After that day in 1988, my parents started coming to Hong Kong to stay with us once every two or three years. At that time, satellite TV was not readily available in Hong Kong, but they did broadcast an hour-long Japanese drama series on Sunday, which was called the Japanese Hour. Every Sunday Faith watched a Japanese home drama called ‘Wataru Seken ha Oni Bakari’ which literally means ‘Demons the World Over’. The series featured a typical Japanese family, their loves, ties and daily problems. One Sunday my father joined her and was soon engrossed in the drama, so much so that when back in England he wrote to Faith and asked her to update him on what happened in subsequent episodes.
Over the next five years my father and Faith became very close, and he told her once that he thought the world of her, which meant a great deal to us. He also told everyone around him that Faith was the best thing that happened to his son. He always kissed her goodbye when we visited them in England or when they came to Hong Kong, and he loved to spend time talking with her.

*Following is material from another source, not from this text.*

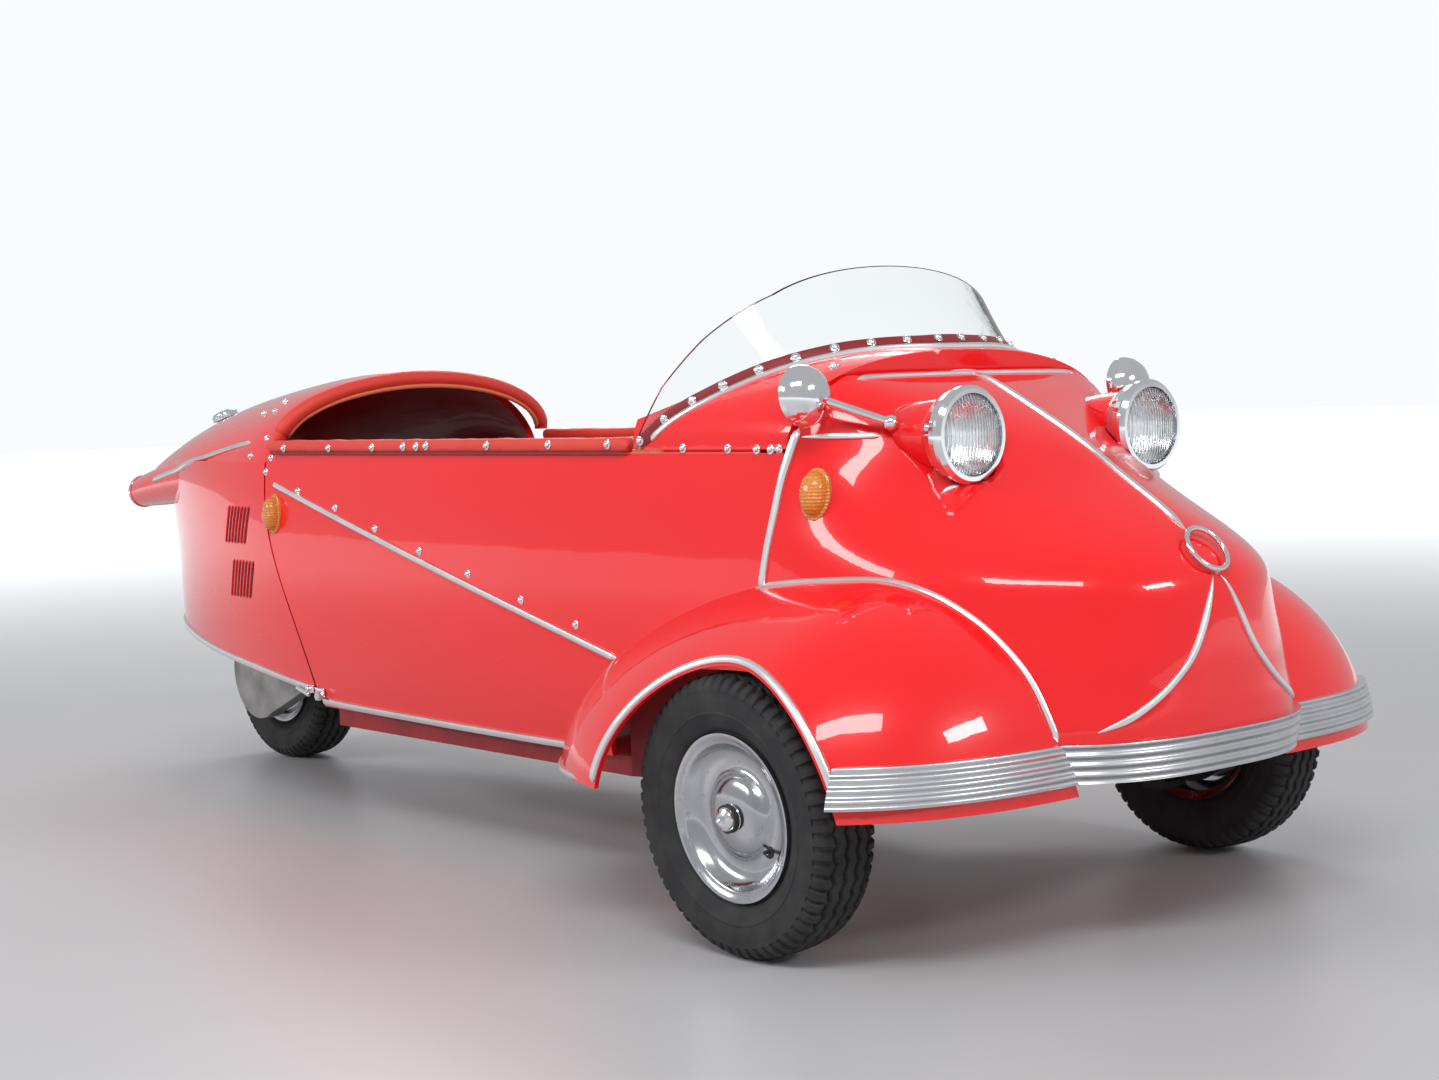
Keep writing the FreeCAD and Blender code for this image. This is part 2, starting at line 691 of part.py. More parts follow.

In October 1993 I visited my parents and as usual at the end of my leave my father came with me from Birmingham in my hired car to Heathrow, where I treated him to lunch before putting him on the coach back to Birmingham. On this occasion I asked him why he always insisted on coming with me to Heathrow to see me off when it meant a tiring four-hour journey back home by coach. I told him that I would have been happy for him to say goodbye at the house, as my mother did. He responded with these words. ‘When I used to go to the train station in Birmingham to return to my regiment after leave, no one ever saw me off, and I don’t want that for you.’ Then, when he was about to board the coach, he did a strange thing which he had never done before. He turned around, hugged me and said, ‘I love you,’ to which I replied, ‘I love you, too, Dad.’ He went up the steps and the coach drove off. That was the last time I saw my father. He died on December 1, 1993. I later found out that he knew he did not have long to live.
I would like to think that in his heart he had overcome his hatred of the Japanese.